CHARLOTTE (FOX 46 CHARLOTTE) — In North Carolina, a record-setting $409 million dollars of revenue from film projects was made in one year. A potential worker strike could mean a halt in production, in Charlotte and across North America.
“Unfortunately, even if we stopped right now, we would still hit records that we haven’t seen,” IATSE Local 491 Business Agent Darla McGlamery said.
Workers currently in the industry tell FOX 46 streaming services like Netflix, Hulu, and Amazon have changed the industry.
“You can get Block Buster shows in your home now, that’s how it works,” McGlamery said.
To keep up with the demand, crews say they are working longer hours, extended weeks, sometimes without a break.
“We work minimum 12-hour days as you know and it often goes 14, 15, 18 hours a day,” IATSE Local 479 President Ray Brown said.
IATSE represents 150,000 behind-the-scenes staff. Leaders of the union are in negotiations with the Alliance of Motion Picture and Television Producers about worker conditions.
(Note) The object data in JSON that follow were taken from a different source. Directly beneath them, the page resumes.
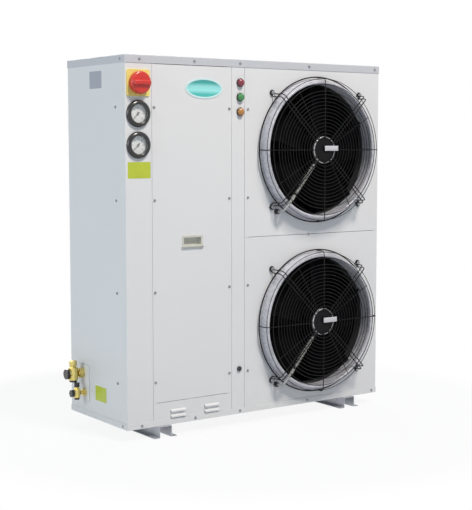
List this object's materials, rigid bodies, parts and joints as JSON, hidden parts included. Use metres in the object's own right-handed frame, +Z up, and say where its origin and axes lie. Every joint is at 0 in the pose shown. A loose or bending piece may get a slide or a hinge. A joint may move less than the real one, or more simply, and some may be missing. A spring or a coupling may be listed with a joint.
{
  "type": "refrigeration condensing unit",
  "caption": "Outdoor refrigeration condensing unit: tall sheet-metal cabinet with stacked guarded axial fans, service panel, gauges, main switch, pilot lights and brass service valves.",
  "frame": {"origin": "centre of the foot bolt pattern, at floor level", "axes": "+Z up along the cabinet's height, +X to the right seen from the fan side, +Y from the fan side to the coil side"},
  "size_m": [1.1772, 0.469, 1.29],
  "materials": {
    "cabinet_white": "satin powder coat",
    "galvanised": "galvanised",
    "guard_black": "satin black",
    "rotor_black": "satin black",
    "die_cast": "as cast",
    "black_plastic": "matt",
    "grey_plastic": "matt",
    "yellow_plate": "satin",
    "red_knob": "satin",
    "dial_white": "matt",
    "needle_black": "matt",
    "clear_glass": "clear",
    "lens_red": "gloss",
    "lens_green": "gloss",
    "lens_amber": "gloss",
    "brass": "machined",
    "copper": "drawn copper",
    "grip_beige": "matt",
    "fin_aluminium": "bare",
    "compressor_black": "satin black",
    "rubber": "matt",
    "zinc": "zinc plated"
  },
  "bodies": {
    "cabinet": {"base_tray": "cabinet_white", "foot_rail_left": "galvanised", "foot_rail_right": "galvanised", "left_panel": "cabinet_white", "right_panel": "cabinet_white", "rear_panel": "cabinet_white", "lid": "cabinet_white", "kick_panel": "cabinet_white", "pilot_strip": "cabinet_white", "upper_fan_panel": "cabinet_white", "lower_fan_panel": "cabinet_white", "partition": "galvanised", "condenser_fins": "fin_aluminium", "coil_end_plates": "galvanised", "coil_guard": "cabinet_white", "fan_nozzles": "galvanised", "fan_guards": "guard_black", "fan_stators": "die_cast", "motor_leads": "grey_plastic", "cable_glands": "black_plastic", "main_switch_plate": "yellow_plate", "control_housings": "black_plastic", "gauge_dials": "dial_white", "gauge_glasses": "clear_glass", "pilot_lens_red": "lens_red", "pilot_lens_green": "lens_green", "pilot_lens_amber": "lens_amber", "valve_plate": "cabinet_white", "service_valves": "brass", "black_caps": "black_plastic", "compressor": "compressor_black", "compressor_grommets": "rubber", "receiver_and_drier": "compressor_black", "copper_lines": "copper", "electrical_box": "galvanised", "switchgear": "grey_plastic", "cabinet_screws": "zinc", "guard_bolts": "zinc"},
    "service_door": {"service_panel": "cabinet_white", "grip_cup": "grip_beige", "door_screws": "zinc"},
    "upper_fan": {"upper_fan_rotor": "rotor_black"},
    "lower_fan": {"lower_fan_rotor": "rotor_black"},
    "switch_knob": {"main_switch_knob": "red_knob"},
    "upper_needle": {"upper_gauge_needle": "needle_black"},
    "lower_needle": {"lower_gauge_needle": "needle_black"}
  },
  "joints": [
    {"name": "service_panel_lift_off", "type": "slide", "parent": "cabinet", "child": "service_door", "axis": [0, -1, 0], "range_m": [0, 0.35]},
    {"name": "upper_fan_spin", "type": "hinge", "parent": "cabinet", "child": "upper_fan", "pos_m": [0.2505, -0.2, 0.976], "axis": [0, -1, 0], "continuous": true},
    {"name": "lower_fan_spin", "type": "hinge", "parent": "cabinet", "child": "lower_fan", "pos_m": [0.2505, -0.2, 0.347], "axis": [0, -1, 0], "continuous": true},
    {"name": "main_switch_turn", "type": "hinge", "parent": "cabinet", "child": "switch_knob", "pos_m": [-0.5035, -0.2, 1.198], "axis": [0, 1, 0], "range_deg": [0, 90]},
    {"name": "upper_gauge_needle_turn", "type": "hinge", "parent": "cabinet", "child": "upper_needle", "pos_m": [-0.5035, -0.2, 1.097], "axis": [0, 1, 0], "range_deg": [0, 270]},
    {"name": "lower_gauge_needle_turn", "type": "hinge", "parent": "cabinet", "child": "lower_needle", "pos_m": [-0.5035, -0.2, 0.994], "axis": [0, 1, 0], "range_deg": [0, 270]}
  ]
}
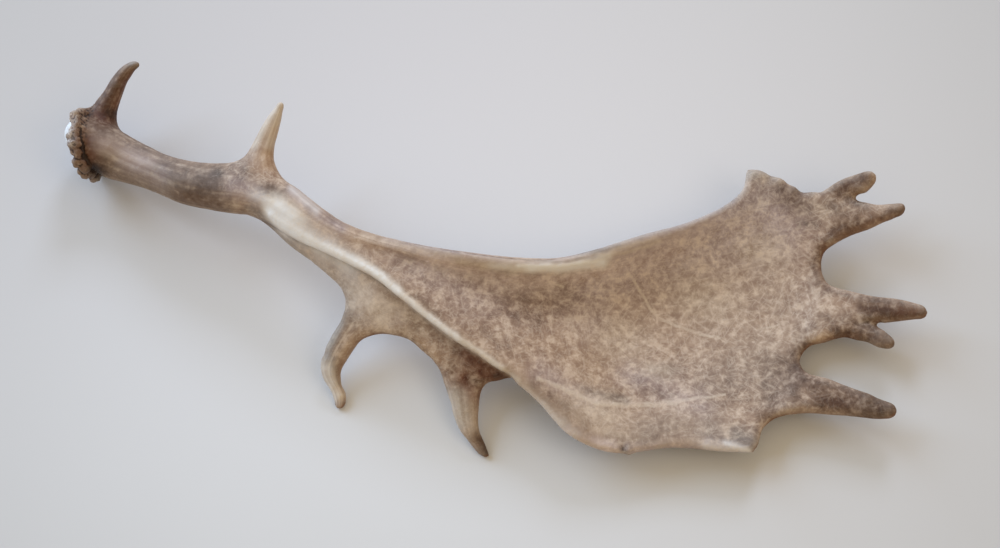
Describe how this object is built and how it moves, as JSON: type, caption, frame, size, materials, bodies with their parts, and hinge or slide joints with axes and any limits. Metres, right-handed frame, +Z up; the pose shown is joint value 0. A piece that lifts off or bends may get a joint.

“The crew making these movies and television shows want to create new programing for consumers to watch, not walk picket lines. That’s not our thing, we don’t want to do that. Unfortunately, we have been given little choice by our employers who have refused to consider out needs and requests,” McGlamery said.
McGlamery said while they do not want to go on strike, it could be their only option.
If workers chose to strike, Ray said film companies would feel the effects immediately.
“Cameras don’t role, makeup doesn’t get applied no hair gets combed out no grips are working, no lights are set, it just brings the industry to its knees,” Brown said.
The vote is taking place Friday at 9 a.m.